Fuga dalla Sicilia. Quante volte, in gioventù ma anche dopo, ci siamo guardati intorno nel nostro paese troppo spesso al di fuori delle luci dei proiettori e delle attenzioni del mondo e abbiamo pensato: “Ma perché sono nato proprio qui, in questo angolo sperduto d’Italia, e non a Roma, a Milano, o meglio, in America?”.
Lì, lontano, nelle grandi città, sì che c’è la vita, la vita vera, piena d’incontri, di cultura e divertimenti, al centro di tutto. Domande perfettamente legittime, dettate dalla fantasia o da esperienza personale, c’è, infatti, chi rimane nel proprio paese natale e c’è invece chi invece parte alla ricerca di una vita in un ambiente del tutto nuovo. La vera domanda a questo è: il nostro immaginario della vita metropolitana è realistico oppure è ispirato dall’illusione di una vita futura migliore?
Forse sono le nostre difficoltà attuali a spingerci a sognare l’America, forse. Questi temi, così profondi e così comuni, hanno investito anche il regista Paolo Virzì, figlio di un carabiniere siciliano e cresciuto a Livorno, città della madre. Virzì ha ereditato dalla sua storia familiare i numerosi interrogativi espressi nel film del 2002 “My Name Is Tanino” e tali interrogativi, si sono rafforzati nelle sue esperienze giovanili, quando per motivi di studio si trasferì dalla città di mare Toscana a Roma e, come molti di noi, ha potuto costatare se le aspettative di un ragazzo di provincia sul vivere in città sono mantenute oppure no.
La storia. L’avventura di Gaetano Mendollia, è quella di un ragazzo comune che, mosso da sentimenti di cambiamento, viene catapultato in un mondo del tutto nuovo, un mondo che credeva di capire ma non capisce.
Una favola on the road. Un po’ Divina Commedia, per la tendenza del protagonista piuttosto dantesca di svenire nei momenti di difficoltà, un po’ Alice nel paese delle meraviglie, soprattutto quest’ultima, la trama si articola sul tema del viaggio e sui vari incontri che farà il nostro Tanino, straordinari ai limiti dell’assurdo, stereotipati fino a diventare surreali, inevitabilmente metaforici. Orfano di padre, studente di cinematografia, più appassionato che competente, passa le sue giornate parlando, meglio ascoltando i discorsi del fidato amico Giuseppe sui danni del capitalismo, la crisi della sinistra, la necessità della causa socialista.
Volere qualcosa di più.

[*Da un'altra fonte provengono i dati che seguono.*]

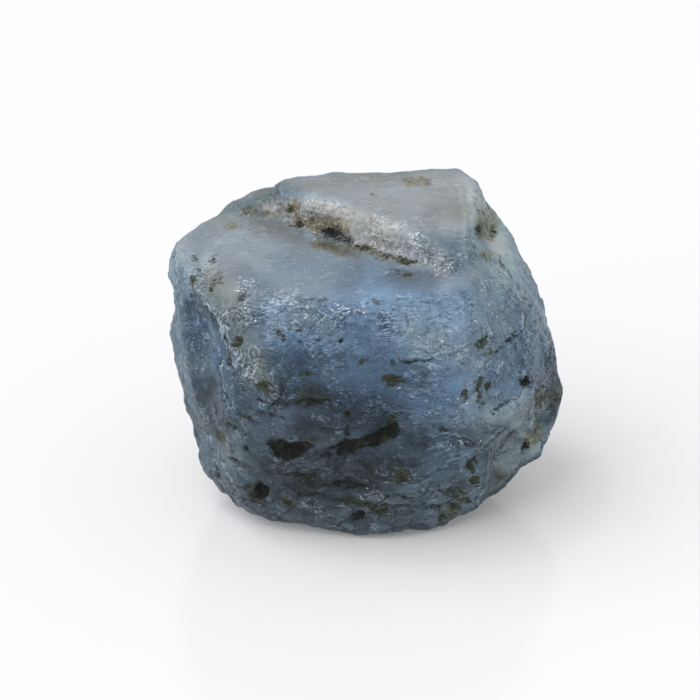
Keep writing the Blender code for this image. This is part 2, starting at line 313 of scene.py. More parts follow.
# A ridge is a stroke, its half width and its height.
RIDGES = {
    "left crest": (
        ((192, 262), (197, 284), (210, 304), (222, 317), (229, 340), (234, 360), (244, 373), (258, 383)),
        0.5, 0.22,
    ),
    "left crest foot": (((258, 383), (268, 390), (277, 397)), 0.3, 0.15),
    "left edge": (((174, 255), (177, 285), (182, 307)), 0.35, 0.12),
    "flank rib": (((186, 300), (200, 330), (214, 365), (222, 395)), 0.22, 0.1),
    "flank rib two": (((184, 330), (192, 365), (200, 400)), 0.2, 0.08),
    "flank rib three": (((196, 296), (212, 332), (221, 362)), 0.15, 0.08),
    "flank low": (((222, 395), (240, 420), (262, 440)), 0.15, 0.07),
    "right crest": (((511, 284), (518, 303), (523, 315), (524, 330), (528, 350)), 0.28, 0.14),
    "right rib": (((532, 327), (542, 335), (549, 347), (553, 362)), 0.15, 0.1),
    "right rib two": (((526, 297), (531, 314), (539, 328)), 0.14, 0.1),
    "knob edge": (((530, 386), (532, 400), (530, 415), (529, 428)), 0.28, 0.2),
    "knob rim": (((470, 416), (481, 425), (490, 426), (507, 426), (520, 427)), 0.3, 0.14),
    "bowl rim": (
        ((507, 427), (494, 439), (490, 452), (491, 464), (487, 477), (482, 490), (478, 503)),
        0.22, 0.14,
    ),
    "brow flake": (((298, 308), (305, 305), (317, 307), (324, 315), (315, 326), (307, 334)), 0.12, 0.06),
    "brow arc": (((336, 322), (350, 312), (372, 310), (395, 318)), 0.12, 0.05),
    "haze foot": (((402, 358), (424, 358), (444, 354), (470, 342)), 0.2, 0.07),
    "belly line": (((300, 412), (340, 404), (392, 400), (420, 394)), 0.15, 0.06),
    "shoulder line": (((500, 258), (509, 273), (515, 290)), 0.15, 0.06),
    "shoulder edge": (((461, 186), (464, 205), (467, 235), (468, 262)), 0.25, 0.08),
    "grain lip": (((364, 495), (375, 491), (384, 493), (387, 500), (380, 505)), 0.12, 0.08),
}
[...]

Tanino è terribilmente annoiato, si sente represso dalla vita tranquilla di Castelluzzo del Golfo, vuole andare via, ogni tanto va a dare un esame a Roma, più che altro per fuggire dalla quotidianità del paesino siciliano, fughe mai definitive, sono come delle prove di ciò che progetta di fare ma non ha mai fatto. Come per Alice, c’è bisogno di un intervento esterno per convincersi a prendere la decisione di agire e in questo caso, il Bianconiglio è Sally Garfield, tipica studentessa americana venuta in Sicilia per studiarne l’arte e per divertirsi, dopo una breve relazione, questa partirà e Tanino sentirà fortemente l’istinto di seguirla. Per la verità c’è un altro piccolo Bianconilgio, a causa dei suoi scarsi risultati all’università, Tanino non può più esimersi dall’obbligo di leva militare, la cosa non gli va per niente e tramite un complicato giro di parentele tra emigrati e rimasti, riesce finalmente a partire per gli Stati Uniti d’America. Qui, come un pesce fuor d’acqua, approda con indosso una felpa dei CCCP, scoprirà che la terra delle libertà non è esattamente come se la aspettava, trascinato dagli eventi, farà fatica a capire cosa gli sta succedendo, scoprirà anche che gli ideali con cui era partito non erano saldi come pensava, e così più che vedere realizzati i propri desideri, rischierà adattarsi alle brutture del nuovo mondo. Sarà la sua semplicità di ragazzo di provincia a preservarlo dalla corruzione e dal cinismo.
Ai gelesi. Mi rivolgo a voi lettori e concittadini, tanti di noi si sono ritrovati a vivere esperienze simili per volontà o per costrizione. Come avete vissuto il passaggio tra realtà cosi diverse? Viviamo in tanti piccoli pianeti oppure in un unico mondo che si ripete sempre uguale?